So Mum had reminded me that there was an open house at a school just around the corner. My anxiety hasn’t allowed me to go to school full time since 2008. I’ve been teaching myself at home, through a distance-learning program. But lately my fears haven’t been quite so strong, and I’ve been thinking about enrolling in a proper high school to finish my senior year.
Before my parents and I went to the open house, I was pacing back and forth, shouting, and making up songs to release my anxiety. It was cold when we left the house, and I could see my breath—a good sign; it meant I was still breathing.
When we got to the school, my heart was in my mouth. I managed to get out of the car without collapsing into a heap and melting into the snow. But then! The entrance.
I walked through the automatic doors and then almost immediately walked out again, praying that no one had seen me. They had people at the doors to welcome me. Students! And they were wearing matching T-shirts. The HORROR. I personally detest this added barrier to getting into a building.
So I half felt like a failure already, but I collected myself, trying to freeze the panic out of my brain. I observed my breath coming out in clouds. For a moment, the gaggle of students seemed to have passed, so we took our chance and bolted in. I was all right because we were inside and I had gotten over the threshold. Sometimes that is the hardest bit.

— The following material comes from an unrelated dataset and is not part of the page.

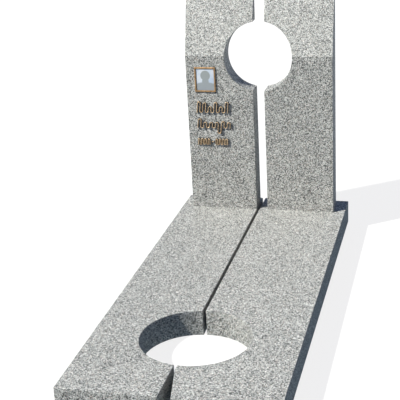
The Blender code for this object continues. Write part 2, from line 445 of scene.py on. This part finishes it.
@dataclass(frozen=True)
class EnamelFinish:
    """Fired enamel on a steel plate: a cloudy pale blue ground under a clear glaze, with a plain grey bust.

    The bust is three round shapes, for the head, the neck and the shoulders, given as centres and half
    sizes in metres from the middle of the plate.
    """

    ground_low: str = "d1d6dd"
    ground_high: str = "b8c5d7"
    bust: str = "979c9c"
    bust_low: str = "999fa5"
    cloud_size: float = 0.03
    cloud_low: float = 0.35
    cloud_high: float = 0.65
    head: tuple[float, float, float, float] = (0.0015, 0.0215, 0.0259, 0.0272)
    neck: tuple[float, float, float, float] = (0.0015, -0.0100, 0.0178, 0.0200)
    shoulders: tuple[float, float, float, float] = (0.0015, -0.0743, 0.0900, 0.0604)
    edge_softness: float = 0.05
    fade_from: float = -0.06
    fade_to: float = 0.03
    roughness: float = 0.3
    glaze: float = 0.3
    glaze_roughness: float = 0.1

    def build(self, name: str, centre: Vector) -> bpy.types.Material:
        """Makes the material.

        Args:
            name: The material's name.
            centre: The middle of the plate.

        Returns:
            The enamel material.
        """
        material, tree = new_material(name)
        place = add_node(tree, "TexCoord").outputs["Object"]
        reach = None
        for x, z, half_width, half_height in (self.head, self.neck, self.shoulders):
            scale = (1 / half_width, 0.0, 1 / half_height)
            offset = (-(centre.x + x) / half_width, 0.0, -(centre.z + z) / half_height)
            scaled = add_node(
                tree, "VectorMath", {"operation": "MULTIPLY_ADD"}, {0: place, 1: scale, 2: offset}
            ).outputs[0]
            distance = add_node(tree, "VectorMath", {"operation": "LENGTH"}, {0: scaled}).outputs["Value"]
            if reach is None:
                reach = distance
            else:
                reach = add_node(
                    tree,
                    "Math",
                    {"operation": "SMOOTH_MIN"},
                    {0: reach, 1: distance, 2: 4 * self.edge_softness},
                ).outputs[0]
        inside = add_node(
            tree,
            "MapRange",
            {"interpolation_type": "SMOOTHSTEP"},
            {
                "Value": reach,
                "From Min": 1 + self.edge_softness,
                "From Max": 1 - self.edge_softness,
            },
        ).outputs["Result"]
        clouds = add_node(
            tree, "TexNoise", None, {"Vector": place, "Scale": 1 / self.cloud_size, "Detail": 1.0}
        ).outputs["Fac"]
        ground = add_node(tree, "ValToRGB", None, {"Fac": clouds})
        set_ramp(
            ground,
            (
                (self.cloud_low, linear_colour(self.ground_high)),
                (self.cloud_high, linear_colour(self.ground_low)),
            ),
        )
        height = add_node(tree, "SeparateXYZ", None, {"Vector": place}).outputs["Z"]
        rise = add_node(
            tree,
            "MapRange",
            None,
            {
                "Value": height,
                "From Min": centre.z + self.fade_from,
                "From Max": centre.z + self.fade_to,
            },
        ).outputs["Result"]
        bust = add_node(tree, "ValToRGB", None, {"Fac": rise})
        set_ramp(bust, ((0.0, linear_colour(self.bust_low)), (1.0, linear_colour(self.bust))))
        picture = add_node(
            tree,
            "Mix",
            {"data_type": "RGBA"},
            {0: inside, 6: ground.outputs["Color"], 7: bust.outputs["Color"]},
        ).outputs[2]
        shader = add_node(
            tree,
            "BsdfPrincipled",
            None,
            {
                "Base Color": picture,
                "Roughness": self.roughness,
                "Coat Weight": self.glaze,
                "Coat Roughness": self.glaze_roughness,
            },
        )
        add_node(tree, "OutputMaterial", None, {"Surface": shader.outputs[0]})
        return material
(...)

Walking, like breathing, is good for me. It helps me come to terms with where I am. As we walked around, I could actually observe the niceness of the building. For some reason, me and my mum had the impression that it was a little grotty, but it wasn’t at all. The English teacher spoke to me like he wanted to start teaching me already. He mentioned feminism! And Twilight! And he seemed happy that the latter didn’t really align with my feminist principles! The library was heavenly—an actual, proper library. At my old school, it had been the size of about two classrooms, and there was never a computer free, and there was this strange hedgehog-like librarian. The geography teacher noticed my Clash T-shirt and talked about Bruce Springsteen, of all things.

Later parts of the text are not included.